* GIVEN INSTRUCTION: Return all of the entries exactly as written.

* DATA LISTING:
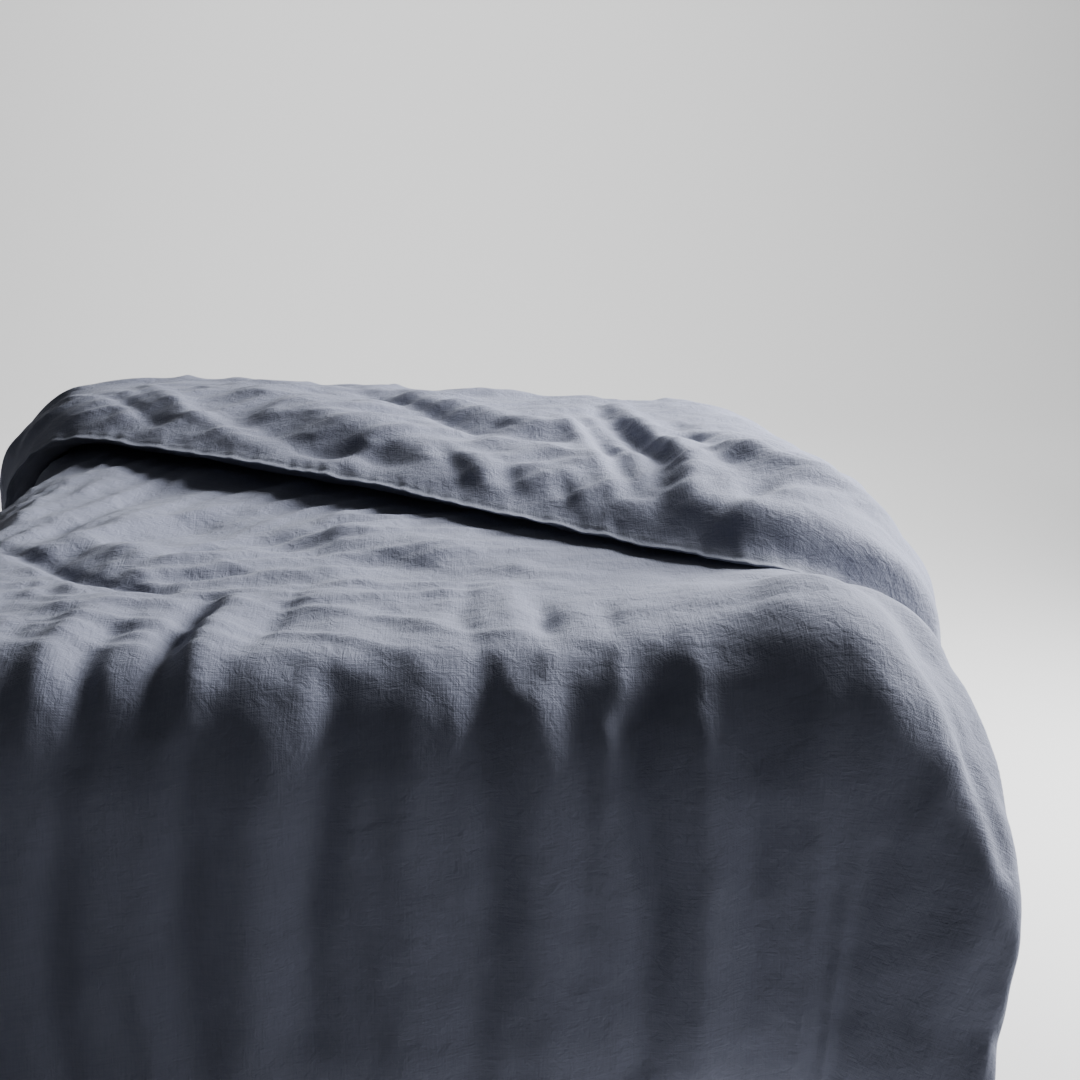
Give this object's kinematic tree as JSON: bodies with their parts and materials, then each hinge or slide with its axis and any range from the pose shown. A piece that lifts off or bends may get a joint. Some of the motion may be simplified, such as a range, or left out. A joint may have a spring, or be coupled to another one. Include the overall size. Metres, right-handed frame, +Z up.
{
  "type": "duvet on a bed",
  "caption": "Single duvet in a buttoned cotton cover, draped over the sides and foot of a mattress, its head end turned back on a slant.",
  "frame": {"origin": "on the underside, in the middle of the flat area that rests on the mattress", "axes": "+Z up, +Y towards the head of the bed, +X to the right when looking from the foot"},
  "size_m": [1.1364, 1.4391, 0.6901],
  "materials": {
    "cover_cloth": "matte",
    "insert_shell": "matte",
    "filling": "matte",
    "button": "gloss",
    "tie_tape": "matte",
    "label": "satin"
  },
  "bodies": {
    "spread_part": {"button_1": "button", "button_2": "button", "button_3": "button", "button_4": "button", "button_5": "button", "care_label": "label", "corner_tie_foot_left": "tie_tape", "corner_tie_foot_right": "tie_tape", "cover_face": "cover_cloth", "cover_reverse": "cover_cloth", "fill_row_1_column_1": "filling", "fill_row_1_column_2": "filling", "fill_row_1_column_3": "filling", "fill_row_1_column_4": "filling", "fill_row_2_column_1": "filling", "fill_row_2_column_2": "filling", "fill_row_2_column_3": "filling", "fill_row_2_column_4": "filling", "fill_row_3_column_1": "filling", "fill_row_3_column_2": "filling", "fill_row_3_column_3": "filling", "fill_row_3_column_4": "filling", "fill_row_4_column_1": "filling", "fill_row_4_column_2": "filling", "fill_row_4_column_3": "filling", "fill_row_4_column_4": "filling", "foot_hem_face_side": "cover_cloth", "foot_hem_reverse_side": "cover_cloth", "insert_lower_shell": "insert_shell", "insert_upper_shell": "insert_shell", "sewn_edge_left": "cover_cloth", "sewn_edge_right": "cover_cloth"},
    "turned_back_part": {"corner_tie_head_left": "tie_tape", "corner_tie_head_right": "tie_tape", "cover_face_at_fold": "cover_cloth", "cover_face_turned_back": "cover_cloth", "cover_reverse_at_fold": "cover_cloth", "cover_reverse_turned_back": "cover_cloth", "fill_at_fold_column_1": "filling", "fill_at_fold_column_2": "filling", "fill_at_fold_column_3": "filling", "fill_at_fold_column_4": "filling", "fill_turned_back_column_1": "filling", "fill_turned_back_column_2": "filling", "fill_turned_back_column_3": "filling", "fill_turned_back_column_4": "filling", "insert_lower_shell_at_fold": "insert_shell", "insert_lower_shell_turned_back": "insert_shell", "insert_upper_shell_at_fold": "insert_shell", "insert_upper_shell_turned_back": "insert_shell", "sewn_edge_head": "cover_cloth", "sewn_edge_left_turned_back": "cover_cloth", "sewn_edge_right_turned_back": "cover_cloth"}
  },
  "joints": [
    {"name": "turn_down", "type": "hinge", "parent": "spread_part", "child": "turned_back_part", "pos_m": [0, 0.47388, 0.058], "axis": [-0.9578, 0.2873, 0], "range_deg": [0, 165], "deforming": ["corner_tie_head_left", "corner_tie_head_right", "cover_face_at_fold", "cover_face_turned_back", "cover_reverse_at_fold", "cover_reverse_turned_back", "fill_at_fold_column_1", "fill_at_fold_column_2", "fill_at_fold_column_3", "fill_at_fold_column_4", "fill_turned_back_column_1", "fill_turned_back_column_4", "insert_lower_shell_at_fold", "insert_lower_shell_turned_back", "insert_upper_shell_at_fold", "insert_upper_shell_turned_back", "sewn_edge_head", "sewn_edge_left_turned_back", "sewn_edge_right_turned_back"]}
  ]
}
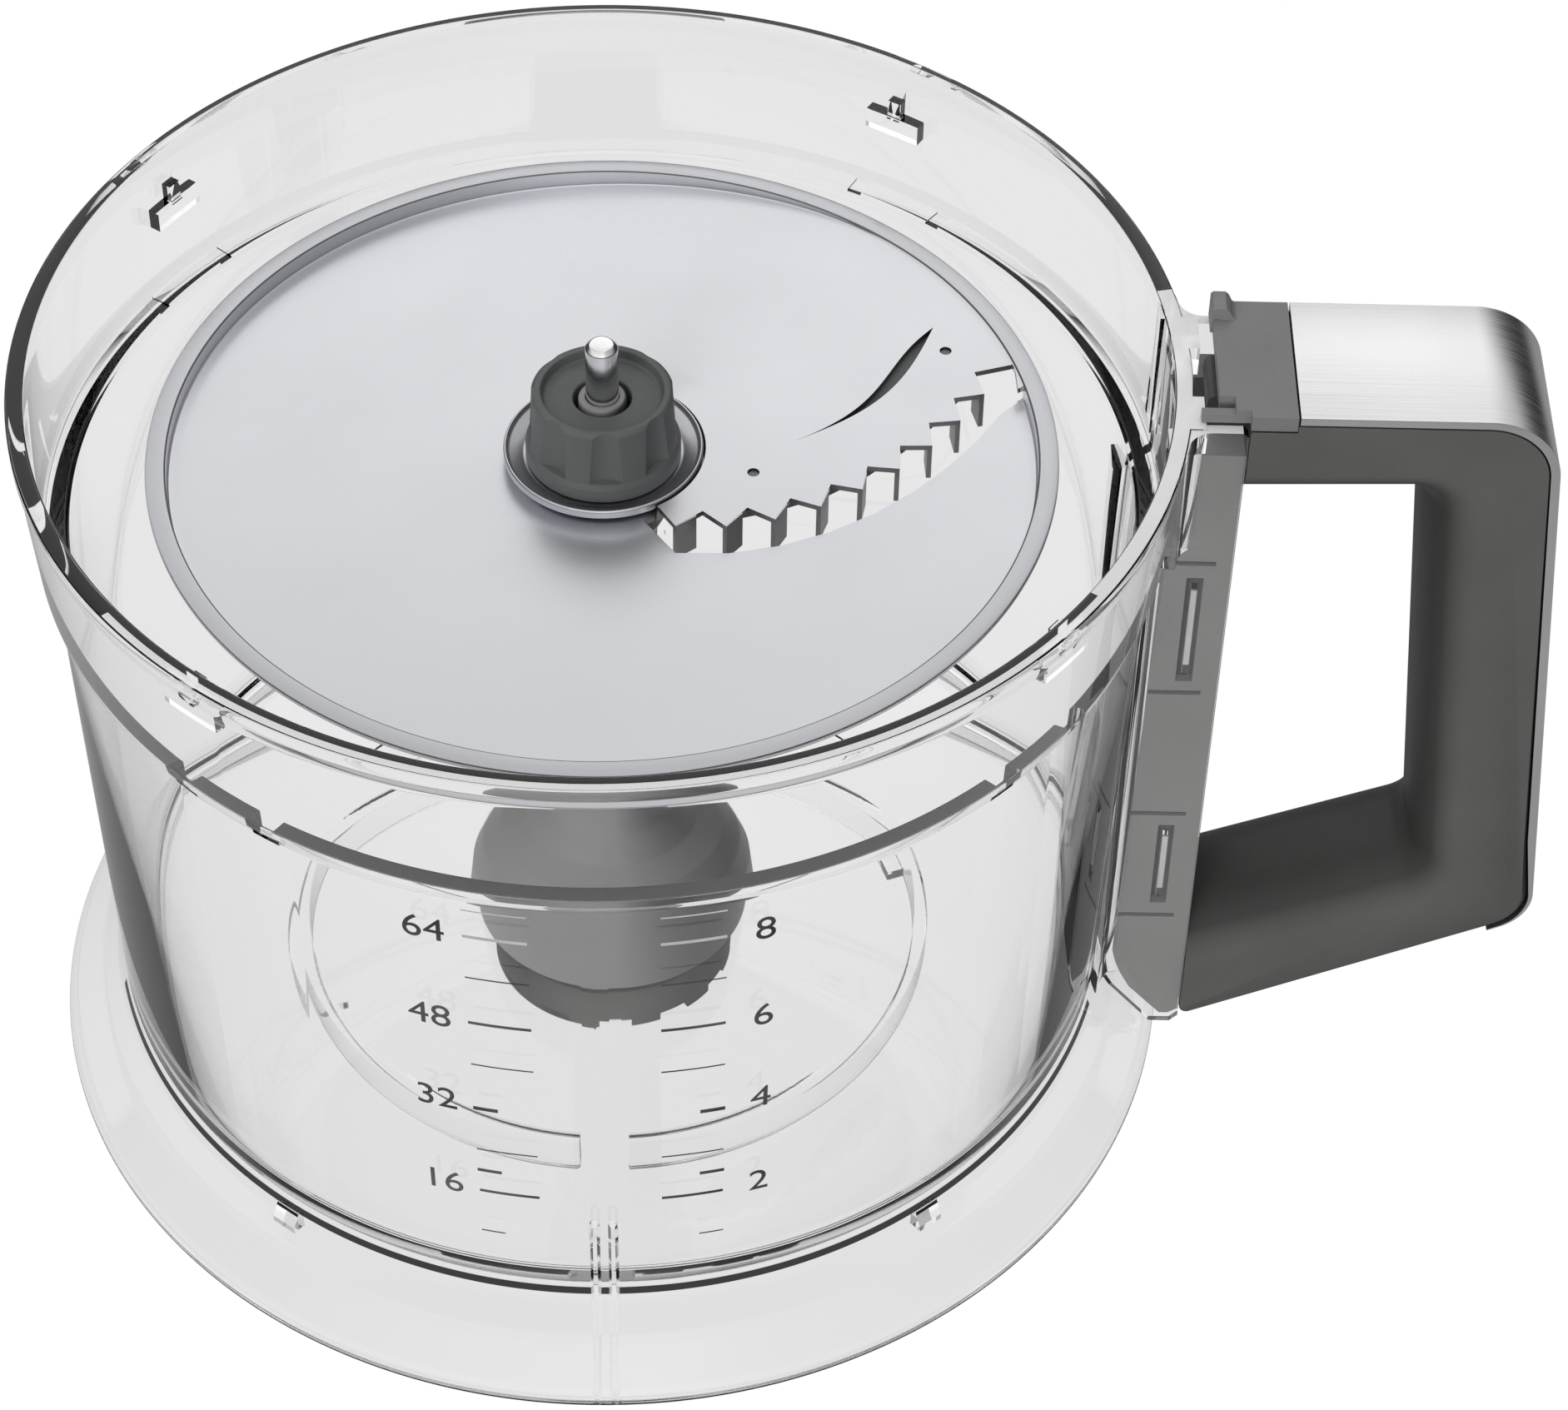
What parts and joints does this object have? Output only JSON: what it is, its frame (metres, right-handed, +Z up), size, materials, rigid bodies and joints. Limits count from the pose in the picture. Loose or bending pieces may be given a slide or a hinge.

* FINISHED TASK:
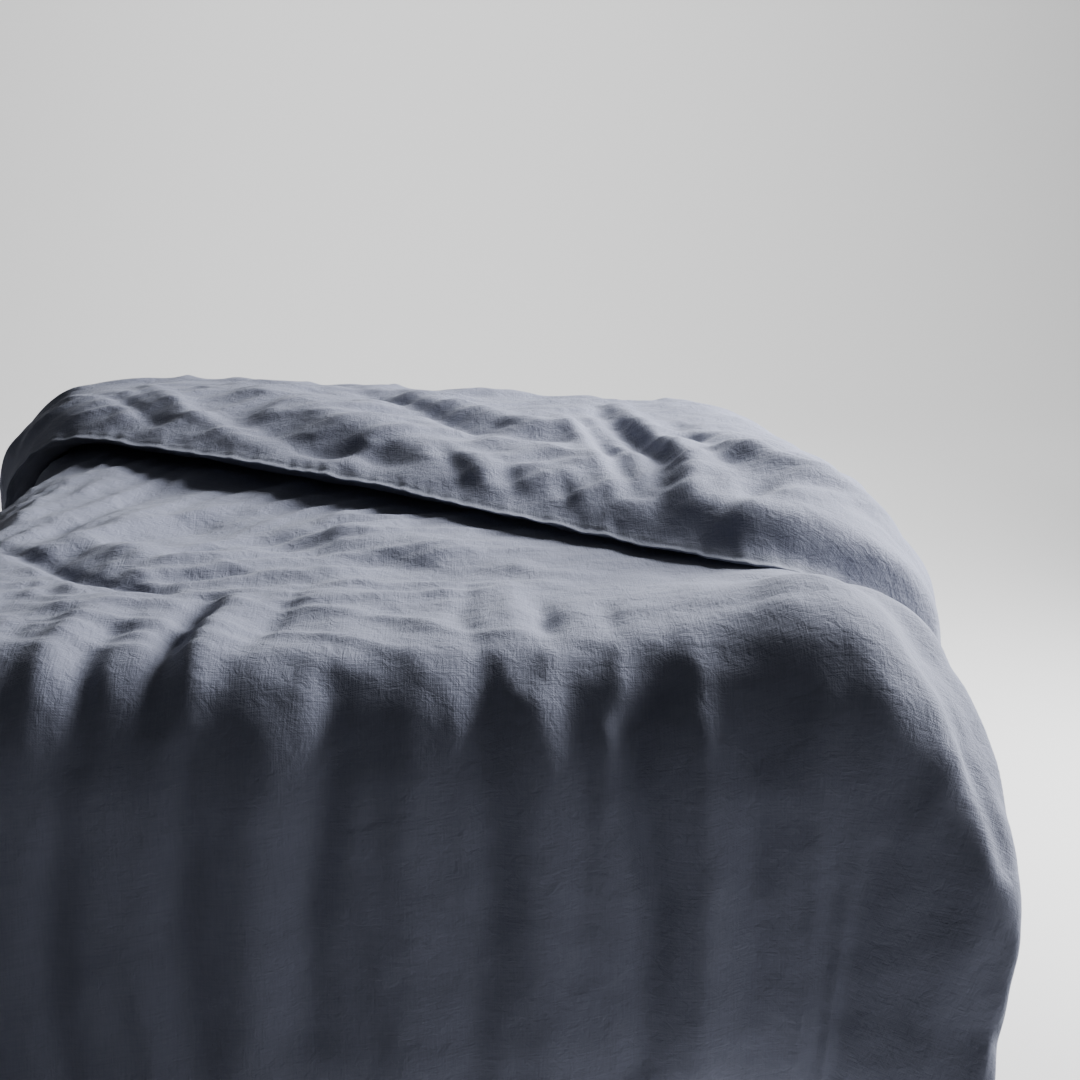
Give this object's kinematic tree as JSON: bodies with their parts and materials, then each hinge or slide with its axis and any range from the pose shown. A piece that lifts off or bends may get a joint. Some of the motion may be simplified, such as a range, or left out. A joint may have a spring, or be coupled to another one. Include the overall size. Metres, right-handed frame, +Z up.
{
  "type": "duvet on a bed",
  "caption": "Single duvet in a buttoned cotton cover, draped over the sides and foot of a mattress, its head end turned back on a slant.",
  "frame": {"origin": "on the underside, in the middle of the flat area that rests on the mattress", "axes": "+Z up, +Y towards the head of the bed, +X to the right when looking from the foot"},
  "size_m": [1.1364, 1.4391, 0.6901],
  "materials": {
    "cover_cloth": "matte",
    "insert_shell": "matte",
    "filling": "matte",
    "button": "gloss",
    "tie_tape": "matte",
    "label": "satin"
  },
  "bodies": {
    "spread_part": {"button_1": "button", "button_2": "button", "button_3": "button", "button_4": "button", "button_5": "button", "care_label": "label", "corner_tie_foot_left": "tie_tape", "corner_tie_foot_right": "tie_tape", "cover_face": "cover_cloth", "cover_reverse": "cover_cloth", "fill_row_1_column_1": "filling", "fill_row_1_column_2": "filling", "fill_row_1_column_3": "filling", "fill_row_1_column_4": "filling", "fill_row_2_column_1": "filling", "fill_row_2_column_2": "filling", "fill_row_2_column_3": "filling", "fill_row_2_column_4": "filling", "fill_row_3_column_1": "filling", "fill_row_3_column_2": "filling", "fill_row_3_column_3": "filling", "fill_row_3_column_4": "filling", "fill_row_4_column_1": "filling", "fill_row_4_column_2": "filling", "fill_row_4_column_3": "filling", "fill_row_4_column_4": "filling", "foot_hem_face_side": "cover_cloth", "foot_hem_reverse_side": "cover_cloth", "insert_lower_shell": "insert_shell", "insert_upper_shell": "insert_shell", "sewn_edge_left": "cover_cloth", "sewn_edge_right": "cover_cloth"},
    "turned_back_part": {"corner_tie_head_left": "tie_tape", "corner_tie_head_right": "tie_tape", "cover_face_at_fold": "cover_cloth", "cover_face_turned_back": "cover_cloth", "cover_reverse_at_fold": "cover_cloth", "cover_reverse_turned_back": "cover_cloth", "fill_at_fold_column_1": "filling", "fill_at_fold_column_2": "filling", "fill_at_fold_column_3": "filling", "fill_at_fold_column_4": "filling", "fill_turned_back_column_1": "filling", "fill_turned_back_column_2": "filling", "fill_turned_back_column_3": "filling", "fill_turned_back_column_4": "filling", "insert_lower_shell_at_fold": "insert_shell", "insert_lower_shell_turned_back": "insert_shell", "insert_upper_shell_at_fold": "insert_shell", "insert_upper_shell_turned_back": "insert_shell", "sewn_edge_head": "cover_cloth", "sewn_edge_left_turned_back": "cover_cloth", "sewn_edge_right_turned_back": "cover_cloth"}
  },
  "joints": [
    {"name": "turn_down", "type": "hinge", "parent": "spread_part", "child": "turned_back_part", "pos_m": [0, 0.47388, 0.058], "axis": [-0.9578, 0.2873, 0], "range_deg": [0, 165], "deforming": ["corner_tie_head_left", "corner_tie_head_right", "cover_face_at_fold", "cover_face_turned_back", "cover_reverse_at_fold", "cover_reverse_turned_back", "fill_at_fold_column_1", "fill_at_fold_column_2", "fill_at_fold_column_3", "fill_at_fold_column_4", "fill_turned_back_column_1", "fill_turned_back_column_4", "insert_lower_shell_at_fold", "insert_lower_shell_turned_back", "insert_upper_shell_at_fold", "insert_upper_shell_turned_back", "sewn_edge_head", "sewn_edge_left_turned_back", "sewn_edge_right_turned_back"]}
  ]
}
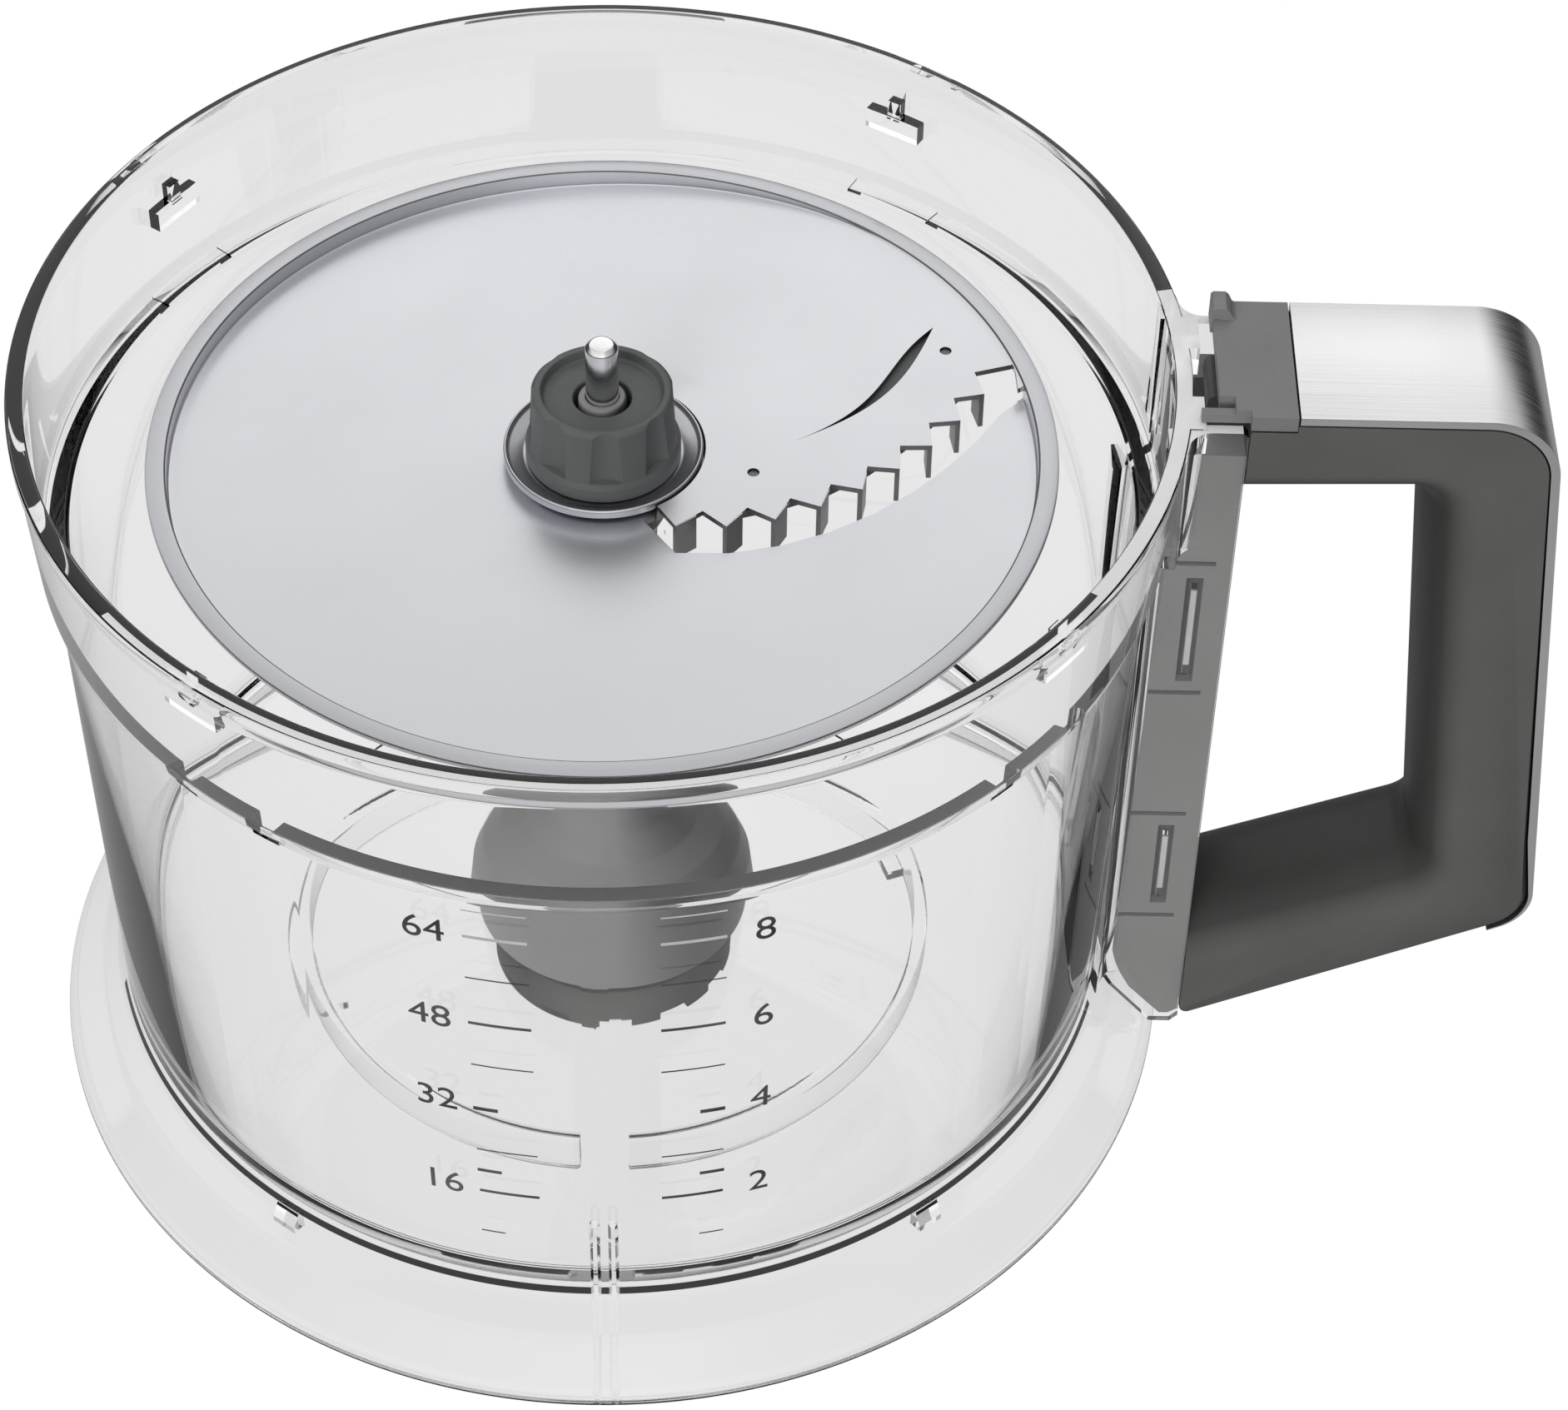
What parts and joints does this object have? Output only JSON: what it is, its frame (metres, right-handed, +Z up), size, materials, rigid bodies and joints. Limits count from the pose in the picture. Loose or bending pieces may be given a slide or a hinge.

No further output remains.